New: Before IARPA, you worked for several years at the financial firm Global Domain Partners,where you developed algorithmic trading strategies. How impactful has machine learning been for the investment industry? Is there potential for what you’re working on now to benefit that industry?
Vogelstein: I started about a decade ago to develop algorithms for trading futures contracts. The conventional wisdom at the time was that if you were trying to identify patterns in the data at a relatively slow time scale—from day to day—there were not really signals in there that you could exploit because the market was relatively efficient and would eliminate any transient noise. We went in with the hypothesis that the markets are so complicated that there are thousands and thousands of different factors that contribute to an underlying price. Some are financial, some are geopolitical, some are even influenced by the weather. There’s so much data contributing to this underlying holding that it would be impossible for any one human to look at all those signals and make a logical decision about the trajectory of a price, but a computer algorithm could make more sense of this data and have a competitive advantage.
That was a fairly successful strategy and we had positive returns for the seven years we ran it. Now, the prevailing wisdom is that there are absolutely signals to exploit in the data that computers can make much better use of that humans ever could hope to. This is true for small timescales, such as with high frequency trading, as well as large timescales that are beyond the capacity of humans to understand confidently.

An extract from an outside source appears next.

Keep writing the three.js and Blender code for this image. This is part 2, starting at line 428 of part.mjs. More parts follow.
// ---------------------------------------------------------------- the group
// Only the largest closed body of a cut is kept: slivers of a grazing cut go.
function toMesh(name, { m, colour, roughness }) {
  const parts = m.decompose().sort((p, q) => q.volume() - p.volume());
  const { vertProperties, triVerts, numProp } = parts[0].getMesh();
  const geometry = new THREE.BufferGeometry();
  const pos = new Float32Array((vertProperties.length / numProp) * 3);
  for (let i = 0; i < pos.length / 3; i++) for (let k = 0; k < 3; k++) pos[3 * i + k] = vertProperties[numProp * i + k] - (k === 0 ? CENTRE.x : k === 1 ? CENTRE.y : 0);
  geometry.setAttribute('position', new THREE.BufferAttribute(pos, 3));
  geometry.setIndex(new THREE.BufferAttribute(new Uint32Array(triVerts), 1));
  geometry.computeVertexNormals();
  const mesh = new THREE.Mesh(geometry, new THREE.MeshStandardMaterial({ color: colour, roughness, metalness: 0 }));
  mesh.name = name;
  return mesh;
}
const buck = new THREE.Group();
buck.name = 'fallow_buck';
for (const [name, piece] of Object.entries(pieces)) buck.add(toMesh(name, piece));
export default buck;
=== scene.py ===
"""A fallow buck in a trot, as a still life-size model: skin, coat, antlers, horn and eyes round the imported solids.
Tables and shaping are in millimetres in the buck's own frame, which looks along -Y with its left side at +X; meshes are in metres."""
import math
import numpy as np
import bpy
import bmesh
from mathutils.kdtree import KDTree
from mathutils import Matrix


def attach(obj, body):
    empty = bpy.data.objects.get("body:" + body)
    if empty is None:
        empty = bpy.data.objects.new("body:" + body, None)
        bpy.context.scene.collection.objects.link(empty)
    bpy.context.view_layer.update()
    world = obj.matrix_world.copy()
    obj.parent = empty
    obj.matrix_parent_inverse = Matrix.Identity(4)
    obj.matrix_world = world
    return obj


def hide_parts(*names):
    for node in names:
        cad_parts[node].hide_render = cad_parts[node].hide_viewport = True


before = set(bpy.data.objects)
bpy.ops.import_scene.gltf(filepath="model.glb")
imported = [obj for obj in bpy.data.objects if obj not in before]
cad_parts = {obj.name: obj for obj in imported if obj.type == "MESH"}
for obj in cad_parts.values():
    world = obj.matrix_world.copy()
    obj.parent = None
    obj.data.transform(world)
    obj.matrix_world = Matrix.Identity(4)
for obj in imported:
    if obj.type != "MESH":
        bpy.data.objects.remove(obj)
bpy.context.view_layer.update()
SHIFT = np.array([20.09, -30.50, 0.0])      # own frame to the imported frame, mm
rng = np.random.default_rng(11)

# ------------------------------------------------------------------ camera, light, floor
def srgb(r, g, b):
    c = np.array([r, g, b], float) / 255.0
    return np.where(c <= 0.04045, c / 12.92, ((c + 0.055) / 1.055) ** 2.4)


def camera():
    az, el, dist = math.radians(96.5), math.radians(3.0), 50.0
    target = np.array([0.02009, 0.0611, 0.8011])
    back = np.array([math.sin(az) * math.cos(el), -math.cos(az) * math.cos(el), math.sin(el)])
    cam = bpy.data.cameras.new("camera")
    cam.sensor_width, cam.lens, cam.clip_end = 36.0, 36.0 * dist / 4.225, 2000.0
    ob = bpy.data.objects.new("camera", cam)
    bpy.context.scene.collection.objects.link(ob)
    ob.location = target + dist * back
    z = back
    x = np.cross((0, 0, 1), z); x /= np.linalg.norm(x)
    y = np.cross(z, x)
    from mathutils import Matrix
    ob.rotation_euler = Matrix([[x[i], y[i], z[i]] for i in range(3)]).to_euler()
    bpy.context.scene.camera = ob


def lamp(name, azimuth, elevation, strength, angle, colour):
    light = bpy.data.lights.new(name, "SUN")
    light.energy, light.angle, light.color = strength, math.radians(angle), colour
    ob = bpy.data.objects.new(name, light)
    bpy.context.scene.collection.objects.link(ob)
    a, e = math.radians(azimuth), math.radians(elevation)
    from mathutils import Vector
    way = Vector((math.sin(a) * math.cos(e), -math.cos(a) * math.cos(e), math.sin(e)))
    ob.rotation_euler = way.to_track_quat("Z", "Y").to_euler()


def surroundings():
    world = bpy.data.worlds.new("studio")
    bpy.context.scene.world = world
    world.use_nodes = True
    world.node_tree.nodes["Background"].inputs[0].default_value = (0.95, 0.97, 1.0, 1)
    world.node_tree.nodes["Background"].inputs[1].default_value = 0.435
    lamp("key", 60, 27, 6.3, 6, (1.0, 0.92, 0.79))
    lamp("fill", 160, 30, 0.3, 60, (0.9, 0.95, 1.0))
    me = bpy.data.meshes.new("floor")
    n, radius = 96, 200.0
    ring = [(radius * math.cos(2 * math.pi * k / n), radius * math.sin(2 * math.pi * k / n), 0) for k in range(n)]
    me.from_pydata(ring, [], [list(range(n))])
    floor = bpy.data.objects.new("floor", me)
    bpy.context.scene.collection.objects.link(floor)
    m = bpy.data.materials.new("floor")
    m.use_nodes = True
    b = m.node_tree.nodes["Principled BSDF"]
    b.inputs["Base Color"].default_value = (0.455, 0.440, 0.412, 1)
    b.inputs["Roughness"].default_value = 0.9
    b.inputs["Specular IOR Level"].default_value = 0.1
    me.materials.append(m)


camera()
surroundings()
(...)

The biggest difference is that we’ve realized that there’s so much data to exploit and that we can actually build algorithms now that can capitalize on this.
The goal of MICrONS isn’t to figure out financial markets, but I do think that as machine learning becomes more mature and we get better at generalizing from sparse data, these insights will definitely apply. We’re trying to develop algorithms that learn from sparse data like the brain can, and in finance, predicting stock market anomalies would be a great application of this. One of the problem with market crashes, whether they’re nefarious or just naturally occuring, is that there just aren’t that many you can go back and look at and learn from. Trying to figure out a pattern with three examples is impossible for today’s algorithms that need millions of data points to learn patterns. The insights we gain from MICrONS into the human ability to generalize from small numbers will definitely be applicable here where there just simply isn’t enough data to draw on.